● **Records for the exercise**:
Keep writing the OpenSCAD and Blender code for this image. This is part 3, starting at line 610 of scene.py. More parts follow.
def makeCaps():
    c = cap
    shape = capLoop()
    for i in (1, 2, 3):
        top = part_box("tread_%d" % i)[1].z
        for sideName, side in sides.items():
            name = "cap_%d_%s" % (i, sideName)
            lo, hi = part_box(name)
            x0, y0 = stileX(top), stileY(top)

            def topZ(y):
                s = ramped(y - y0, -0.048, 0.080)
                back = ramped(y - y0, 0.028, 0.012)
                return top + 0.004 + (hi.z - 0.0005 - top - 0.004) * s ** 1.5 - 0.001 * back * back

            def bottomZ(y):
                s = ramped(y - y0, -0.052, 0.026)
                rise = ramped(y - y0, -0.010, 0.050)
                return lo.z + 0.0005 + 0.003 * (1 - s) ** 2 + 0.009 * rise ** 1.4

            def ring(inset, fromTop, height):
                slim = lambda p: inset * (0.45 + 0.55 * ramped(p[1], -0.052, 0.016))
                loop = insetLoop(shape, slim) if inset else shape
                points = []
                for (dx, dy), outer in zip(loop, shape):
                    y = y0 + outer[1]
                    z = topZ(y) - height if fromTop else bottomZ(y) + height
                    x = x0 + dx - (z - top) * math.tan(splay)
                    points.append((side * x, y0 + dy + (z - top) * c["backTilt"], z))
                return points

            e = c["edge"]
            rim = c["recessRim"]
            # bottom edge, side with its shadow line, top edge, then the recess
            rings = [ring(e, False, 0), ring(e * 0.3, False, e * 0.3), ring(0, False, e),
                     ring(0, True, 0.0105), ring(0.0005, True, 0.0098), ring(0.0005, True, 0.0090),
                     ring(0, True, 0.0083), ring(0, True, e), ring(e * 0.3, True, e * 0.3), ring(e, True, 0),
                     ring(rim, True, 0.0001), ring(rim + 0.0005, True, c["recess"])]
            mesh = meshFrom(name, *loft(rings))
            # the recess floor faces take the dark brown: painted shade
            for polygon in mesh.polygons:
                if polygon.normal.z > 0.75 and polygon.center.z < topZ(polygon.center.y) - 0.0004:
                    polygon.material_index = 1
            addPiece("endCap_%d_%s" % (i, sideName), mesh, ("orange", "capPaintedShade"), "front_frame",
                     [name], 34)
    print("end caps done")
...
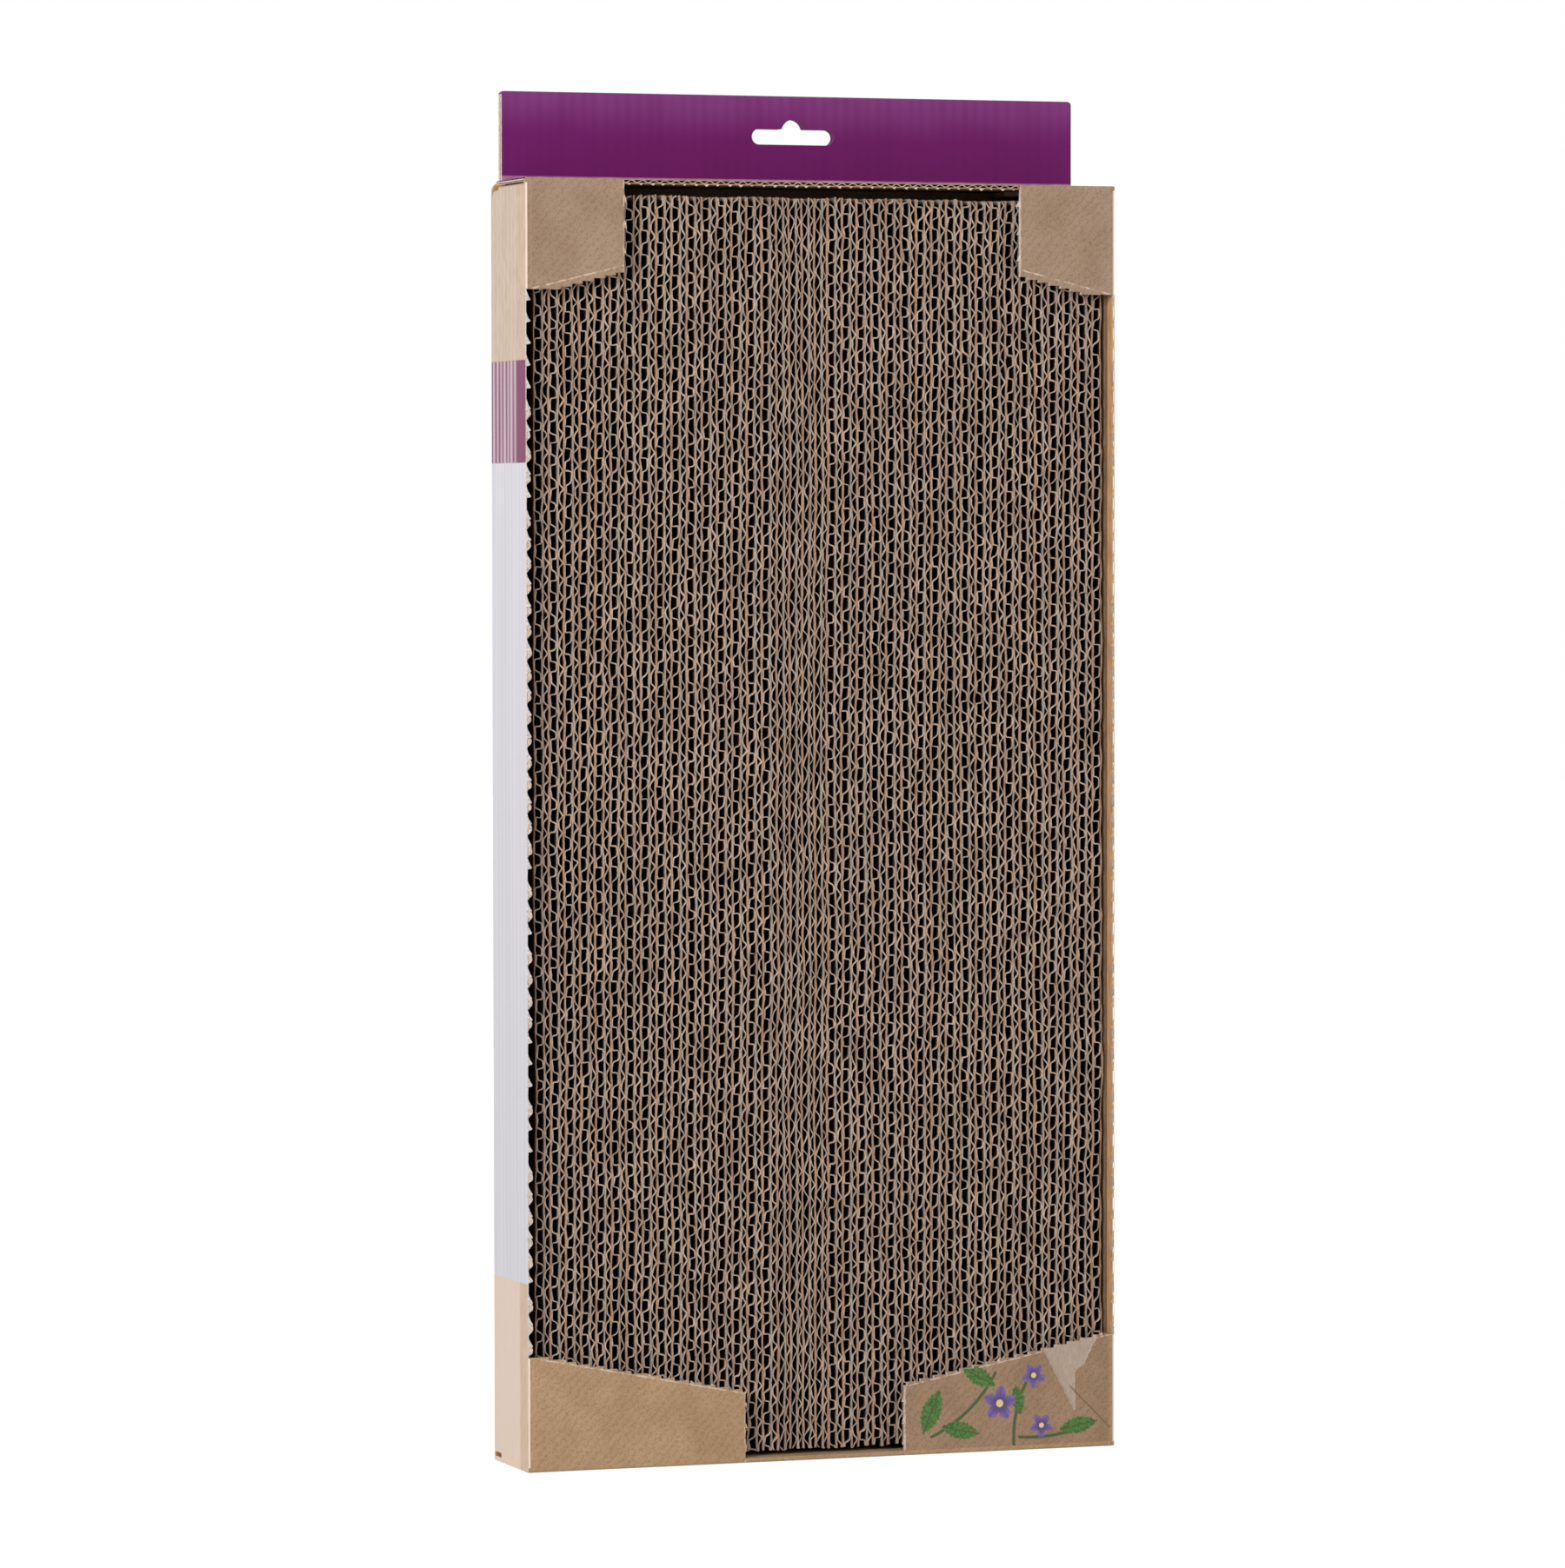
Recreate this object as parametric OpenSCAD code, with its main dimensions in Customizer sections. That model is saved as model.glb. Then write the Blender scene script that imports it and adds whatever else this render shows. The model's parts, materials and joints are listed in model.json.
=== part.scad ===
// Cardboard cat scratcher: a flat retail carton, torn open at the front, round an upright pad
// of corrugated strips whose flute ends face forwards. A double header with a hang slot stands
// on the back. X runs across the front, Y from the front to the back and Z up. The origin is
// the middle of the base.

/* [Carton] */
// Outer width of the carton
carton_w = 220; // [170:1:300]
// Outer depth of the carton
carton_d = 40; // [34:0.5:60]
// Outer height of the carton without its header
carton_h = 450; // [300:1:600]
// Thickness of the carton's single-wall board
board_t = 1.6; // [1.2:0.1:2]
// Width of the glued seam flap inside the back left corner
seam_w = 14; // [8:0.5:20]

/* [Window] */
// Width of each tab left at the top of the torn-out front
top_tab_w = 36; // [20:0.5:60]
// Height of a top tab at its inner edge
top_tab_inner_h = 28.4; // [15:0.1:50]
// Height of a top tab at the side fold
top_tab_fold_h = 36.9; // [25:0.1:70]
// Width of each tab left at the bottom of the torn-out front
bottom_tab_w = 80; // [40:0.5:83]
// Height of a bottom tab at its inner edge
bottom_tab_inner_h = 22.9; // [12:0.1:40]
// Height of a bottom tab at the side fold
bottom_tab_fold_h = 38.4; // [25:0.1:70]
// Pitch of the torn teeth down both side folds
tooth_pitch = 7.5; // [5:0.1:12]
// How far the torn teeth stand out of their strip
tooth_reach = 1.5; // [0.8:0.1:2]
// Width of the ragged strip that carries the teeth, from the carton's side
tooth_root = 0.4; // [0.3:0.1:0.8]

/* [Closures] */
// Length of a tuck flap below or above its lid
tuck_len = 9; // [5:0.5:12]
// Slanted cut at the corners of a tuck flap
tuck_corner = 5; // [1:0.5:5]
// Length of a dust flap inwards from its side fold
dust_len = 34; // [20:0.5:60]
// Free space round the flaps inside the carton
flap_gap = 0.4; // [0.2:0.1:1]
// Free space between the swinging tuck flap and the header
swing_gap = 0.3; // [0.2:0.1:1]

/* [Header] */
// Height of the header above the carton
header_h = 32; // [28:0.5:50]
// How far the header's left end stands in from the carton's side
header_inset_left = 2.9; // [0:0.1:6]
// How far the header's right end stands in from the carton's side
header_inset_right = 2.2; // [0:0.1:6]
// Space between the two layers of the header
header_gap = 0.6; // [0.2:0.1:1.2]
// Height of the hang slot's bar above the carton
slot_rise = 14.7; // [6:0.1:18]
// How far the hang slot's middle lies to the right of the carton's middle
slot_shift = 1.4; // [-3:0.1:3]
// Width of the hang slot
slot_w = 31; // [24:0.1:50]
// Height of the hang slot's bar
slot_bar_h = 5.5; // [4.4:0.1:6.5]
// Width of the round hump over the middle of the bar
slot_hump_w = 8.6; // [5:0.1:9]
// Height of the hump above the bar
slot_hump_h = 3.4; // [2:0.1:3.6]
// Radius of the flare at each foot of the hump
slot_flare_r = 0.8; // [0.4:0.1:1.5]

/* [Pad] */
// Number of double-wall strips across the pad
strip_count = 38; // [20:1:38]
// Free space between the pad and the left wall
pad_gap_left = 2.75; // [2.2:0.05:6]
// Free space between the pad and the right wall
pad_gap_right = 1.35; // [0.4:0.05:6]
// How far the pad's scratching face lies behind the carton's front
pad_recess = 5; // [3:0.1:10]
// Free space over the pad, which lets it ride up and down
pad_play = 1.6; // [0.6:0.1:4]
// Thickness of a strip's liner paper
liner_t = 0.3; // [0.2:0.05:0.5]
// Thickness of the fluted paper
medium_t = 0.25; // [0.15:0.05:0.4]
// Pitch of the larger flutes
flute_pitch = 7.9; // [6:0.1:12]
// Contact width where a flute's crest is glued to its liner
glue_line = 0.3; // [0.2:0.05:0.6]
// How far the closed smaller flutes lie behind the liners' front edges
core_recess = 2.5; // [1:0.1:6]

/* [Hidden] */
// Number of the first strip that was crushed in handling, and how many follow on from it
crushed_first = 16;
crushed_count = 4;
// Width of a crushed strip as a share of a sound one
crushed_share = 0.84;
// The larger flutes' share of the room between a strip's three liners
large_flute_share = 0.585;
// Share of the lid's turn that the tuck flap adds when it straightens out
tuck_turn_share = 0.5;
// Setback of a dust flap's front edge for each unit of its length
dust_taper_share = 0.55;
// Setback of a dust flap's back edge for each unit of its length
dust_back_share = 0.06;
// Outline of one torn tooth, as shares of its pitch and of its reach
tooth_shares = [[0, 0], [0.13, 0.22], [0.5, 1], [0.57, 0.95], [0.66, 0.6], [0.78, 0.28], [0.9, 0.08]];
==
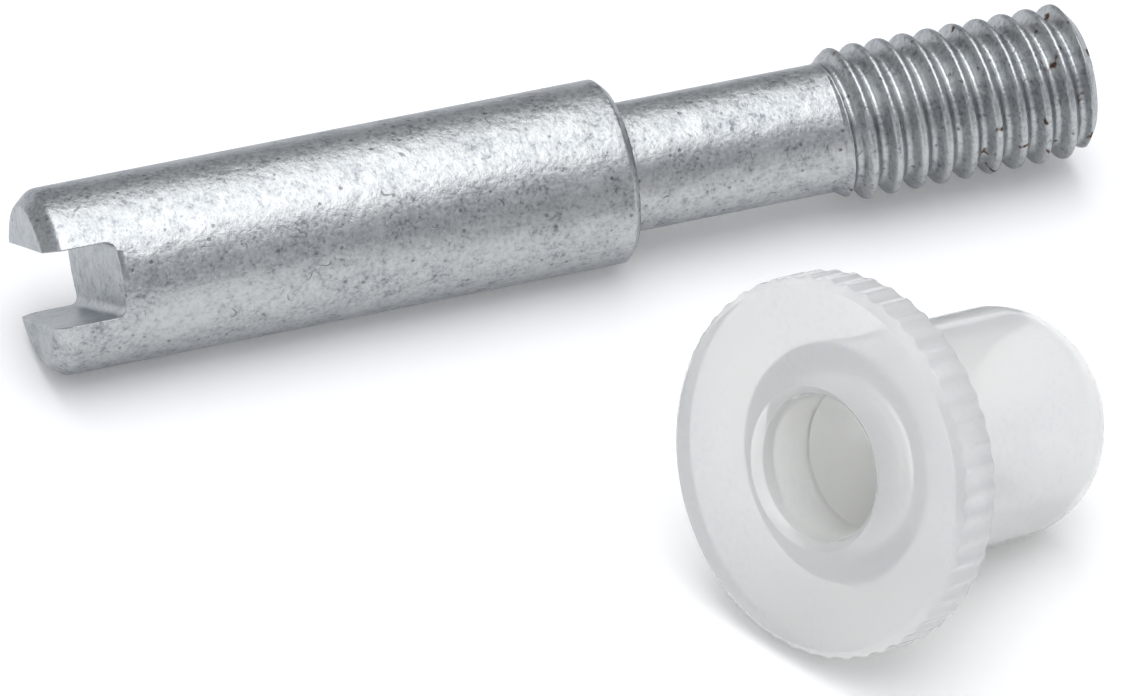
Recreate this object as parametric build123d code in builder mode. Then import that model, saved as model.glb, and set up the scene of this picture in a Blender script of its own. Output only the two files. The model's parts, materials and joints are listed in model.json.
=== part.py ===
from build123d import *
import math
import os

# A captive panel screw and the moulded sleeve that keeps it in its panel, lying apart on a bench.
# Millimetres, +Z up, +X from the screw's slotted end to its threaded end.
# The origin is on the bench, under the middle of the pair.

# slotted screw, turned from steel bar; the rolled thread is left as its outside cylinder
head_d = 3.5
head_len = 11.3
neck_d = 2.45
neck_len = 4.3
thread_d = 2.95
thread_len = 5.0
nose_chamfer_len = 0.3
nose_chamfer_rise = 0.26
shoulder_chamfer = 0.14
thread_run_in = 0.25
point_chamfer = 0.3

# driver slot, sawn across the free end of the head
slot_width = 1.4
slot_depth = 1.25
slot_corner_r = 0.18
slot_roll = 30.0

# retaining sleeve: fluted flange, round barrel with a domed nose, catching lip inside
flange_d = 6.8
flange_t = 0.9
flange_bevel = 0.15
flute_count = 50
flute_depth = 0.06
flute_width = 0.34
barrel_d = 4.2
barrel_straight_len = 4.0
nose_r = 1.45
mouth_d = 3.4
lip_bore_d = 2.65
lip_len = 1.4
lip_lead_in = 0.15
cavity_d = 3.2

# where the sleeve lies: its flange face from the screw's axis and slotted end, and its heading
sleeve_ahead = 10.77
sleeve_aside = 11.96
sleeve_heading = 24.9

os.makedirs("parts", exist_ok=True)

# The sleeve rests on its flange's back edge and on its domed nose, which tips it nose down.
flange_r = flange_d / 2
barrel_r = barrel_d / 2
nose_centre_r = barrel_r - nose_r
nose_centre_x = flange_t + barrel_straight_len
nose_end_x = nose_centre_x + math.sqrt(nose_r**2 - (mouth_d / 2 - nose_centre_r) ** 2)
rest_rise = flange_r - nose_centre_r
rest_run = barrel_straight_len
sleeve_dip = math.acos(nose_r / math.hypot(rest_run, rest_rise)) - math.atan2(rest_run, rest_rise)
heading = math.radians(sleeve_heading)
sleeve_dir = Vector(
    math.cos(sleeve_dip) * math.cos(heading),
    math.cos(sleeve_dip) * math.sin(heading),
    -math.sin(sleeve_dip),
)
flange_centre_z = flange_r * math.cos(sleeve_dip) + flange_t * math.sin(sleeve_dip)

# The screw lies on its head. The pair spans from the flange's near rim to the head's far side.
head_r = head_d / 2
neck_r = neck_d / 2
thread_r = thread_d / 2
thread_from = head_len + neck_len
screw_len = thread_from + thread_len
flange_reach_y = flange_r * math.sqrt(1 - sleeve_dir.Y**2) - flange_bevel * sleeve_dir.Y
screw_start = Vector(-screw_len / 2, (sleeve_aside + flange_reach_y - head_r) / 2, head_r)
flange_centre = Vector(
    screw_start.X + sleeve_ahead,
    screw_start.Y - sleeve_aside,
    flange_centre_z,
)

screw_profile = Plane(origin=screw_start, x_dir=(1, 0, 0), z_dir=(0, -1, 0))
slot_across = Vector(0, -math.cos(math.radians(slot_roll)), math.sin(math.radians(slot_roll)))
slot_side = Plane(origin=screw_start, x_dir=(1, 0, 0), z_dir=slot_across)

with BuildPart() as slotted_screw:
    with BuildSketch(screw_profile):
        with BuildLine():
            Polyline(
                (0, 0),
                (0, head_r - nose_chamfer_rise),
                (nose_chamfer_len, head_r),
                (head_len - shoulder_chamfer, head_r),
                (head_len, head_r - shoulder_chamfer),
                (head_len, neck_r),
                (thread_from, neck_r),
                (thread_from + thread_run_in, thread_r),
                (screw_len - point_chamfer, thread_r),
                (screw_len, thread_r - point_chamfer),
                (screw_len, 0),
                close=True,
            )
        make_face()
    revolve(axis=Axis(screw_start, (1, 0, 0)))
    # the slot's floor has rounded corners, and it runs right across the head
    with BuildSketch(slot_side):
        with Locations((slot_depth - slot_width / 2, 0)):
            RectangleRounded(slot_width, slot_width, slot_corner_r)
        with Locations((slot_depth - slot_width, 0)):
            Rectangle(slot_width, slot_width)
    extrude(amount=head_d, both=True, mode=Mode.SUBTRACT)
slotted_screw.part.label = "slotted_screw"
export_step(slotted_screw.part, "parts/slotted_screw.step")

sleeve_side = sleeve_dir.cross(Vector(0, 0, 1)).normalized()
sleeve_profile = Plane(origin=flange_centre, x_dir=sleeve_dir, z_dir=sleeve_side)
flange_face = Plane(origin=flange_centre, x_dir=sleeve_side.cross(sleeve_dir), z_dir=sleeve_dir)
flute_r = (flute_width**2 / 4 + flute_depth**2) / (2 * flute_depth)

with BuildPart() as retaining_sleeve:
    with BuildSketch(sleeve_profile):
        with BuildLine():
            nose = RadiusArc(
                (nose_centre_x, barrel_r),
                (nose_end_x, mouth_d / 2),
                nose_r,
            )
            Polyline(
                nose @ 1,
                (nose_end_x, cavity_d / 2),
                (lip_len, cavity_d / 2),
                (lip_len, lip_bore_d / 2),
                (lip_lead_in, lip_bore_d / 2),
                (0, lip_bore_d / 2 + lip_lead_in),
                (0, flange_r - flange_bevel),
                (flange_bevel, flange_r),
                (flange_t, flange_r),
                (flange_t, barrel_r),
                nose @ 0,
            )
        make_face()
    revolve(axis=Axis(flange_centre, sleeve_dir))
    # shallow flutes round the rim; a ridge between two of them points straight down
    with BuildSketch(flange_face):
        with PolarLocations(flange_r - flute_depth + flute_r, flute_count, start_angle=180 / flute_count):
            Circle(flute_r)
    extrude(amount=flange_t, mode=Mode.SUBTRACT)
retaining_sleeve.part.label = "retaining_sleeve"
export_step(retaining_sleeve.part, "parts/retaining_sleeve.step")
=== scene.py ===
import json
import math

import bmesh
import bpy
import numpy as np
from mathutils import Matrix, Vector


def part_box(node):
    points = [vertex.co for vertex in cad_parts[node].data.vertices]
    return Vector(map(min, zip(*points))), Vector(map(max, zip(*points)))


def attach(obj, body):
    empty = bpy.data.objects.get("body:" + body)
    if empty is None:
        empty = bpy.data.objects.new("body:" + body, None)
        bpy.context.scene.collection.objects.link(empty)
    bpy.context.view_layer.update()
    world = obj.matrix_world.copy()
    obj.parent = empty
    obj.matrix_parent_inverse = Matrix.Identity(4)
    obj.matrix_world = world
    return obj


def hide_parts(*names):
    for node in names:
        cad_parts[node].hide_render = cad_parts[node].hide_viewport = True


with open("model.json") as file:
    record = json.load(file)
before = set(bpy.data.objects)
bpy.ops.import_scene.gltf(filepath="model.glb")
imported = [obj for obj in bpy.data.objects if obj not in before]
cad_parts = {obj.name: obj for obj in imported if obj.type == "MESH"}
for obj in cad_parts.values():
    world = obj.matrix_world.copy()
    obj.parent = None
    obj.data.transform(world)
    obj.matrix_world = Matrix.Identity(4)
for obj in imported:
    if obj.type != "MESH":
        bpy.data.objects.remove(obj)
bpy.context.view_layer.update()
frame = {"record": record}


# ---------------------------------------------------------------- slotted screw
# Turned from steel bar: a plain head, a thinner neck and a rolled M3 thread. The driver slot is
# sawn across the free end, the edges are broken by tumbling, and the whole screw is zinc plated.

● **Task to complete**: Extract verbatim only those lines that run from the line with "extrude(amount=flange_t, mode=Mode.SUBTRACT)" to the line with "cad_parts[node].hide_render = cad_parts[node].hide_viewport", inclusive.

● **Answer**:
    extrude(amount=flange_t, mode=Mode.SUBTRACT)
retaining_sleeve.part.label = "retaining_sleeve"
export_step(retaining_sleeve.part, "parts/retaining_sleeve.step")
=== scene.py ===
import json
import math

import bmesh
import bpy
import numpy as np
from mathutils import Matrix, Vector


def part_box(node):
    points = [vertex.co for vertex in cad_parts[node].data.vertices]
    return Vector(map(min, zip(*points))), Vector(map(max, zip(*points)))


def attach(obj, body):
    empty = bpy.data.objects.get("body:" + body)
    if empty is None:
        empty = bpy.data.objects.new("body:" + body, None)
        bpy.context.scene.collection.objects.link(empty)
    bpy.context.view_layer.update()
    world = obj.matrix_world.copy()
    obj.parent = empty
    obj.matrix_parent_inverse = Matrix.Identity(4)
    obj.matrix_world = world
    return obj


def hide_parts(*names):
    for node in names:
        cad_parts[node].hide_render = cad_parts[node].hide_viewport = True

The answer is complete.